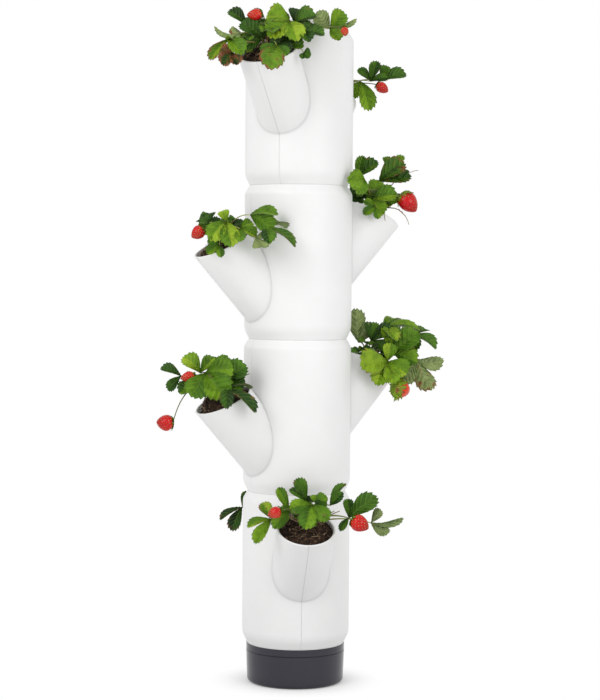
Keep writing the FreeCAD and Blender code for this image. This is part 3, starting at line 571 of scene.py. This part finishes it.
# Plants, as in the part's source, but for one leaf each of tier_4_high and tier_1_high, and two leaves
# and the berry of tier_2_high. A leaf is its stem's end and then its leaflets, each a tip, a width and
# how far its face leans from upwards to the viewer. A berry is its calyx, its tip and its width.
plants = {
    "tier_4_high": (
        [
            [(-33, 5, 41), ((-60, 8, 63), 18, 50), ((-12, 14, 66), 11, 60)],
            [(17, 10, 48), ((16, 12, 70), 14, 80)],
            [(36, -10, 45), ((4, -25, 19), 30, 60)],
            [(-7, -5, 18), ((-41, -3, 42), 24, 60)],
            [(-41, -10, 26), ((-81, -10, 35), 16, 20)],
            [(-60, -22, 16), ((-88, -30, -16), 15, 60), ((-38, -46, -10), 22, 60)],
            [(-52, -42, -8), ((-68, -44, -26), 18, 60)],
            [(15, -42, 4), ((5, -62, -33), 30, 70), ((31, -56, -12), 15, 60), ((-8, -56, -8), 14, 60)],
            [(29, -20, 15), ((8, -32, 3), 15, 60)],
            [(33, -12, 9), ((52, -10, 30), 20, 60)],
            [(42, -5, 29), ((58, -3, 46), 12, 50)],
            [(42, 8, 44), ((75, 8, 56), 24, 50)],
            [(55, -10, 29), ((88, -12, 25), 20, 40)],
            [(57, -20, -4), ((66, -22, -12), 9, 70)],
            [(98, 12, 37), ((116, 12, 65), 22, 120), ((80, 14, 64), 22, 60), ((112, 2, 18), 18, 50),
             ((138, 12, 52), 9, 40)],
        ],
        [((-9, -8, 57), (-32, -12, 54), 18), ((120, -8, 36), (122, -14, 23), 13)],
    ),
    "tier_4_low": (
        [
            [(70, 0, 31), ((81, 0, 64), 15, 60)],
            [(88, 0, 33), ((129, 0, 42), 22, 50), ((98, 4, 57), 14, 60)],
            [(52, -12, 30), ((68, -20, -18), 22, 60), ((38, -8, 4), 20, 60)],
            [(10, 40, 25), ((32, 62, 25), 24, -40), ((-12, 62, 22), 24, -40), ((12, 76, 6), 22, -30)],
            [(-45, 12, 30), ((-76, 20, 38), 22, 0), ((-58, -5, 48), 20, 20)],
            [(-32, 38, 12), ((-54, 58, 4), 22, -40)],
        ],
        [((81, -12, 24), (99, -18, 12), 19)],
    ),
    "tier_3_low": (
        [
            [(-15, 0, 21), ((-30, 5, 46), 16, 50)],
            [(9, -32, 35), ((-16, -50, 7), 24, 70), ((18, -52, -3), 24, 70), ((2, -27, 52), 14, 60)],
            [(47, -42, 46), ((89, -46, 47), 22, 30), ((82, -52, 22), 26, 60)],
            [(73, -50, 24), ((117, -56, -2), 22, 20)],
            [(31, -42, 24), ((56, -46, 12), 16, 50)],
            [(56, -56, 11), ((79, -58, 2), 12, 50)],
            [(-1, -52, -2), ((-20, -57, -15), 12, 70)],
            [(-8, 35, 18), ((-28, 52, 22), 22, -40), ((2, 62, 8), 22, -40), ((12, 44, 40), 18, -20)],
        ],
        [((-28, -28, 24), (-46, -32, 10), 21)],
    ),
    "tier_3_high": (
        [
            [(-26, 4, 62), ((-16, 4, 98), 14, 60), ((8, 2, 88), 22, 50)],
            [(10, -5, 56), ((52, -5, 86), 28, 60), ((62, -14, 62), 24, 60)],
            [(30, 12, 74), ((52, 14, 99), 12, 50)],
            [(-16, -90, 54), ((-44, -120, 54), 26, 90), ((-28, -116, 32), 18, 90)],
            [(-4, -30, 25), ((38, -36, 33), 24, 60)],
            [(4, -54, 12), ((-16, -64, 0), 12, 70)],
            [(22, 40, 25), ((44, 58, 24), 22, -30), ((10, 68, 12), 22, -30)],
        ],
        [((48, -18, 34), (72, -26, 6), 32)],
    ),
    "tier_2_low": (
        [
            [(-67, 2, 38), ((-99, 6, 50), 16, 40), ((-86, -4, 15), 14, 50)],
            [(-36, -5, 43), ((-62, 0, 69), 22, 50), ((-15, 2, 67), 16, 60)],
            [(-42, -14, 27), ((-68, -20, 12), 18, 50)],
            [(-12, 4, 48), ((12, 4, 64), 16, 40)],
            [(6, -15, 34), ((38, -15, 54), 28, 60)],
            [(-27, -30, 45), ((5, -46, 8), 36, 70)],
            [(9, -42, 20), ((53, -50, -14), 20, 20)],
            [(-6, 38, 18), ((-26, 56, 20), 22, -40), ((6, 62, 6), 22, -40)],
        ],
        [((-44, -26, 40), (-66, -30, 36), 17), ((-79, -26, -36), (-104, -32, -34), 27)],
    ),
    "tier_2_high": (
        [
            [(-17, 2, 36), ((-22, 6, 91), 24, 60), ((-2, 2, 69), 20, 50)],
            [(4, -10, 38), ((41, -10, 60), 22, 50)],
            [(23, 6, 57), ((84, 2, 58), 22, 20)],
            [(40, -22, 21), ((82, -24, 53), 30, 60)],
            [(72, 0, 49), ((112, -4, 28), 20, 30)],
            [(30, -50, 7), ((36, -46, 36), 18, 70), ((-13, -68, -2), 36, 60), ((61, -58, -12), 26, 60),
             ((12, -70, -30), 24, 65), ((40, -70, -28), 22, 65)],
            [(80, -8, 9), ((107, -12, -39), 26, 50)],
            [(12, 42, 20), ((36, 58, 22), 22, -30), ((0, 66, 8), 22, -40)],
            [(52, 26, 28), ((82, 40, 24), 22, -20), ((62, 50, 10), 20, -40)],
        ],
        [((41, -61, -35), (66, -41, -43), 31)],
    ),
    "tier_1_high": (
        [
            [(-54, -15, 16), ((-70, -8, 40), 20, 50), ((-91, -18, 5), 16, 40), ((-79, -34, -18), 20, 50)],
            [(0, 10, 41), ((-14, 22, 76), 20, 60), ((-26, 8, 60), 16, 40)],
            [(-27, -4, 28), ((-44, 4, 63), 16, 60), ((-50, -26, 4), 22, 60)],
            [(9, -20, 40), ((-2, -40, 6), 27, 70)],
            [(38, 0, 37), ((62, 8, 69), 20, 10), ((57, -12, 58), 18, 60)],
            [(67, -5, 18), ((66, 6, 46), 16, 60), ((110, -4, 50), 30, 60), ((54, -22, 0), 12, 50)],
            [(102, -8, 11), ((115, -12, 33), 15, 60), ((130, -14, -2), 20, 40), ((151, -4, 17), 14, 40)],
        ],
        [((-40, -40, 33), (-60, -44, 26), 19), ((72, -36, 20), (97, -42, 6), 26)],
    ),
    "tier_1_low": (
        [
            [(-77, 0, 50), ((-66, 6, 76), 14, 50), ((-114, 0, 30), 13, 30), ((-94, -12, 13), 18, 50)],
            [(30, 40, 25), ((60, 52, 30), 24, -30), ((36, 74, 12), 24, -40), ((18, 56, 48), 20, -20)],
            [(-26, 45, 20), ((-52, 64, 12), 24, -40), ((-12, 80, 4), 22, -40)],
            [(45, 5, 35), ((76, -2, 42), 22, 10), ((62, 24, 54), 20, 0)],
        ],
        [],
    ),
}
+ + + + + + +
** YOUR INSTRUCTIONS **
Set every line of the listing down word for word.

** RESULT **
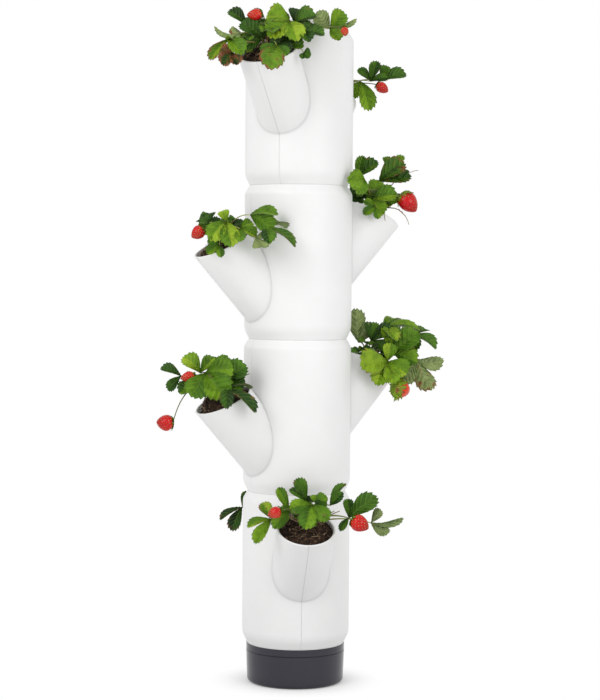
Keep writing the FreeCAD and Blender code for this image. This is part 3, starting at line 571 of scene.py. This part finishes it.
# Plants, as in the part's source, but for one leaf each of tier_4_high and tier_1_high, and two leaves
# and the berry of tier_2_high. A leaf is its stem's end and then its leaflets, each a tip, a width and
# how far its face leans from upwards to the viewer. A berry is its calyx, its tip and its width.
plants = {
    "tier_4_high": (
        [
            [(-33, 5, 41), ((-60, 8, 63), 18, 50), ((-12, 14, 66), 11, 60)],
            [(17, 10, 48), ((16, 12, 70), 14, 80)],
            [(36, -10, 45), ((4, -25, 19), 30, 60)],
            [(-7, -5, 18), ((-41, -3, 42), 24, 60)],
            [(-41, -10, 26), ((-81, -10, 35), 16, 20)],
            [(-60, -22, 16), ((-88, -30, -16), 15, 60), ((-38, -46, -10), 22, 60)],
            [(-52, -42, -8), ((-68, -44, -26), 18, 60)],
            [(15, -42, 4), ((5, -62, -33), 30, 70), ((31, -56, -12), 15, 60), ((-8, -56, -8), 14, 60)],
            [(29, -20, 15), ((8, -32, 3), 15, 60)],
            [(33, -12, 9), ((52, -10, 30), 20, 60)],
            [(42, -5, 29), ((58, -3, 46), 12, 50)],
            [(42, 8, 44), ((75, 8, 56), 24, 50)],
            [(55, -10, 29), ((88, -12, 25), 20, 40)],
            [(57, -20, -4), ((66, -22, -12), 9, 70)],
            [(98, 12, 37), ((116, 12, 65), 22, 120), ((80, 14, 64), 22, 60), ((112, 2, 18), 18, 50),
             ((138, 12, 52), 9, 40)],
        ],
        [((-9, -8, 57), (-32, -12, 54), 18), ((120, -8, 36), (122, -14, 23), 13)],
    ),
    "tier_4_low": (
        [
            [(70, 0, 31), ((81, 0, 64), 15, 60)],
            [(88, 0, 33), ((129, 0, 42), 22, 50), ((98, 4, 57), 14, 60)],
            [(52, -12, 30), ((68, -20, -18), 22, 60), ((38, -8, 4), 20, 60)],
            [(10, 40, 25), ((32, 62, 25), 24, -40), ((-12, 62, 22), 24, -40), ((12, 76, 6), 22, -30)],
            [(-45, 12, 30), ((-76, 20, 38), 22, 0), ((-58, -5, 48), 20, 20)],
            [(-32, 38, 12), ((-54, 58, 4), 22, -40)],
        ],
        [((81, -12, 24), (99, -18, 12), 19)],
    ),
    "tier_3_low": (
        [
            [(-15, 0, 21), ((-30, 5, 46), 16, 50)],
            [(9, -32, 35), ((-16, -50, 7), 24, 70), ((18, -52, -3), 24, 70), ((2, -27, 52), 14, 60)],
            [(47, -42, 46), ((89, -46, 47), 22, 30), ((82, -52, 22), 26, 60)],
            [(73, -50, 24), ((117, -56, -2), 22, 20)],
            [(31, -42, 24), ((56, -46, 12), 16, 50)],
            [(56, -56, 11), ((79, -58, 2), 12, 50)],
            [(-1, -52, -2), ((-20, -57, -15), 12, 70)],
            [(-8, 35, 18), ((-28, 52, 22), 22, -40), ((2, 62, 8), 22, -40), ((12, 44, 40), 18, -20)],
        ],
        [((-28, -28, 24), (-46, -32, 10), 21)],
    ),
    "tier_3_high": (
        [
            [(-26, 4, 62), ((-16, 4, 98), 14, 60), ((8, 2, 88), 22, 50)],
            [(10, -5, 56), ((52, -5, 86), 28, 60), ((62, -14, 62), 24, 60)],
            [(30, 12, 74), ((52, 14, 99), 12, 50)],
            [(-16, -90, 54), ((-44, -120, 54), 26, 90), ((-28, -116, 32), 18, 90)],
            [(-4, -30, 25), ((38, -36, 33), 24, 60)],
            [(4, -54, 12), ((-16, -64, 0), 12, 70)],
            [(22, 40, 25), ((44, 58, 24), 22, -30), ((10, 68, 12), 22, -30)],
        ],
        [((48, -18, 34), (72, -26, 6), 32)],
    ),
    "tier_2_low": (
        [
            [(-67, 2, 38), ((-99, 6, 50), 16, 40), ((-86, -4, 15), 14, 50)],
            [(-36, -5, 43), ((-62, 0, 69), 22, 50), ((-15, 2, 67), 16, 60)],
            [(-42, -14, 27), ((-68, -20, 12), 18, 50)],
            [(-12, 4, 48), ((12, 4, 64), 16, 40)],
            [(6, -15, 34), ((38, -15, 54), 28, 60)],
            [(-27, -30, 45), ((5, -46, 8), 36, 70)],
            [(9, -42, 20), ((53, -50, -14), 20, 20)],
            [(-6, 38, 18), ((-26, 56, 20), 22, -40), ((6, 62, 6), 22, -40)],
        ],
        [((-44, -26, 40), (-66, -30, 36), 17), ((-79, -26, -36), (-104, -32, -34), 27)],
    ),
    "tier_2_high": (
        [
            [(-17, 2, 36), ((-22, 6, 91), 24, 60), ((-2, 2, 69), 20, 50)],
            [(4, -10, 38), ((41, -10, 60), 22, 50)],
            [(23, 6, 57), ((84, 2, 58), 22, 20)],
            [(40, -22, 21), ((82, -24, 53), 30, 60)],
            [(72, 0, 49), ((112, -4, 28), 20, 30)],
            [(30, -50, 7), ((36, -46, 36), 18, 70), ((-13, -68, -2), 36, 60), ((61, -58, -12), 26, 60),
             ((12, -70, -30), 24, 65), ((40, -70, -28), 22, 65)],
            [(80, -8, 9), ((107, -12, -39), 26, 50)],
            [(12, 42, 20), ((36, 58, 22), 22, -30), ((0, 66, 8), 22, -40)],
            [(52, 26, 28), ((82, 40, 24), 22, -20), ((62, 50, 10), 20, -40)],
        ],
        [((41, -61, -35), (66, -41, -43), 31)],
    ),
    "tier_1_high": (
        [
            [(-54, -15, 16), ((-70, -8, 40), 20, 50), ((-91, -18, 5), 16, 40), ((-79, -34, -18), 20, 50)],
            [(0, 10, 41), ((-14, 22, 76), 20, 60), ((-26, 8, 60), 16, 40)],
            [(-27, -4, 28), ((-44, 4, 63), 16, 60), ((-50, -26, 4), 22, 60)],
            [(9, -20, 40), ((-2, -40, 6), 27, 70)],
            [(38, 0, 37), ((62, 8, 69), 20, 10), ((57, -12, 58), 18, 60)],
            [(67, -5, 18), ((66, 6, 46), 16, 60), ((110, -4, 50), 30, 60), ((54, -22, 0), 12, 50)],
            [(102, -8, 11), ((115, -12, 33), 15, 60), ((130, -14, -2), 20, 40), ((151, -4, 17), 14, 40)],
        ],
        [((-40, -40, 33), (-60, -44, 26), 19), ((72, -36, 20), (97, -42, 6), 26)],
    ),
    "tier_1_low": (
        [
            [(-77, 0, 50), ((-66, 6, 76), 14, 50), ((-114, 0, 30), 13, 30), ((-94, -12, 13), 18, 50)],
            [(30, 40, 25), ((60, 52, 30), 24, -30), ((36, 74, 12), 24, -40), ((18, 56, 48), 20, -20)],
            [(-26, 45, 20), ((-52, 64, 12), 24, -40), ((-12, 80, 4), 22, -40)],
            [(45, 5, 35), ((76, -2, 42), 22, 10), ((62, 24, 54), 20, 0)],
        ],
        [],
    ),
}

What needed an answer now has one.